13. In SBP and Company (2) v. Patel Engineering. Ltd. and Anr., (2009) 10 SCC 293, this Court had to construe Section 15(2) in the light of the arbitration clause in that case. The arbitration clause read as follows:-

"7 '19. During the continuance of this piece-work agreement/contract or at any time after the termination thereof, if any difference or dispute shall arise between the parties hereto in regard to the interpretation of any of the provisions herein contained or act or thing in relation to this agreement/ contract, such difference or dispute shall be forthwith referred to two arbitrators for arbitration in Bombay, one to be appointed by each party with liberty to the arbitrators in case of differences or their failure to reach an agreement within one month of the appointment, to appoint an umpire residing in Bombay and the award which shall be made by two arbitrators or umpire as the case may be shall be final, conclusive and binding on the parties hereto.

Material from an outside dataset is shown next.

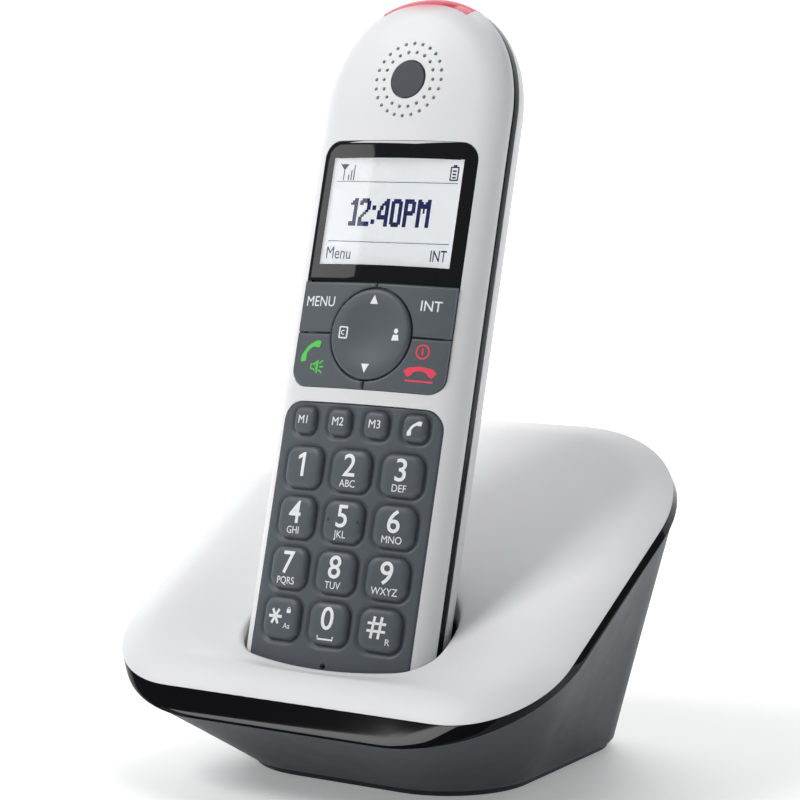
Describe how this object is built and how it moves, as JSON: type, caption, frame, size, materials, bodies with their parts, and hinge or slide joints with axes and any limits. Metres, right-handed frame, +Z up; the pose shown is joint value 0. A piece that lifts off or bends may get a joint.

If either party to the difference or dispute shall fail to appoint an arbitrator within 30 calendar days after notice in writing having been given by the parties or shall appoint an arbitrator who shall refuse to act then the arbitrator appointed by the other party shall be entitled to proceed with the reference as a sole arbitrator and to make final decision on such difference or dispute and the award made as a result of such arbitration shall be a condition precedent to any right of action against any two parties hereto in respect of any such difference and dispute.'"

(emphasis in original)

15. In ACC Ltd. v. Global Cements Ltd., (2012) 7 SCC 71, the arbitration clause with which this Court was confronted read as follows:-

"2 . '21. If any question or difference or dispute shall arise between the parties hereto or their representatives at any time in relation to or with respect to the meaning or effect of these presents or with respect to the rights and liabilities of the parties hereto then such question or dispute shall be referred either to Mr. N.A. Palkhivala or Mr. D.S. Seth, whose decision in the matter shall be final and binding on both the parties."

[emphasis in original]

16. As both Shri Palkhivala and Shri Seth had died, it was contended by the petitioner before this Court that the arbitration clause would not survive as the two named arbitrators were the only persons who the parties had reposed their faith in. In arriving at the conclusion that substitute arbitrators could be appointed, this Court held:

"17.Section 15(2) of the Act provides that where a substitute arbitrator has to be appointed due to termination of the mandate of the previous arbitrator, the appointment must be made according to the rules that were applicable to the appointment of the arbitrator being replaced. No further application for appointment of an independent arbitrator under Section 11 will lie where there has been compliance with the procedure for appointment of a substitute arbitrator. On appointment of the substitute arbitrator in the same manner as the first, no application for appointment of independent arbitrator under Section 11 could be filed. of course, the procedure agreed upon by the parties for the appointment of the original arbitrator is equally applicable to the appointment of a substitute arbitrator, even if the agreement does not specifically say so. Reference may be made to the judgment of this Court in Yashwith Constructions (P) Ltd. v. Simplex Concrete Piles India Ltd, (2006) 6 SCC 204.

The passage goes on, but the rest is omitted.